Not that Severus was entirely sure why she was so enthused about visiting a place that rejoiced in the title City of the Dead, but that was one of the dangers of marrying and archaeologist. They tended to get excited about things that normal people – sane people – avoided like the plague.
Marrying an archaeologist was how Severus had ended up spending his honeymoon in Wizarding Pompeii, exploring the ruins of the Secret City that had once occupied the island. And now, for their anniversary, they were headed into the deep deserts of Egypt, looking for a city that had been lost for six thousand years and could, as far as Severus was concerned, stay lost for another six.
However, Hermione was determined, and he loved Hermione, and so here he was.
On a camel.
In the desert.
Getting sunburn.
On the other hand, he couldn't exactly complain. It was only fair that he accompany his love on the search for Hamunaptra. Certainly after the incident with the troll toenails he owed her this.

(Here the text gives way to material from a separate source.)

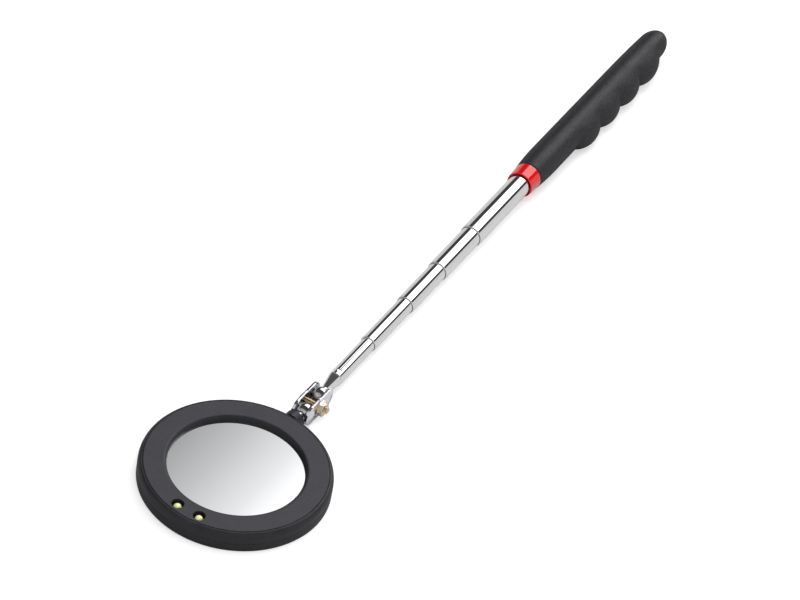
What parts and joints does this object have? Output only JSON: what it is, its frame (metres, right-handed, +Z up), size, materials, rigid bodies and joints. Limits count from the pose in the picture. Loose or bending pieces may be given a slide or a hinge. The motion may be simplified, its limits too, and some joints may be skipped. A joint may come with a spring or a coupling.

And, he comforted himself, it would be better once they had actually reached the city. He had learned that the ancient Egyptians had known how to build for the heat, much better than modern man did. Their cities tended toward being cooler than average, placed to take advantage of what breezes there were, with ancient architectural cooling systems that continued to function even millennia after the last human had abandoned them. And if the cities were magical…well then. If there was any trace of magic in Hamunaptra, the city would be an oasis, and Severus would lose himself happily in the study of whatever spellcraft remained after so long.
Which was usually a surprising amount, if he was being honest. Those ancients did build to last, whether that was architecture or spellwork. Surprisingly sophisticated, too. Elegant and not wasteful – not at all like modern magic. He was quite fascinated by it.
It suddenly occurred to Severus that discovering Hamunaptra was going to be quite as exciting for him as for his wife. And she must have known that. She knew of his fondness for ancient magics, how much he enjoyed studying and analyzing them. She was, after all, the person who had ordered twenty copies of his first paper on the subject of Babylonian Runecrafting, forced him to sign them, and handed them out to everyone of their acquaintance.
He glanced at her from the corner of his eye, a smile tugging at the corner of his mouth despite his precarious perch, and watched her shoot up straight in her seat, her keen dark eyes fixed on the horizon.
"There!" she cried and, following her pointing arm, Severus saw the shimmer on the sands. It could be the lost city, or it could be a mirage, but before he could say anything Hermione was already in motion, her camel's gait lengthening smoothly until it was running.
Severus contemplated following at a more sedate pace. He was a man grown, after all, not a reckless child. But then he grinned, and he laughed, and spurred his own camel into a lumbering run.
In the end he supposed it didn't matter whether they found the ancient city or a load of sand. They were together, and that was all that mattered.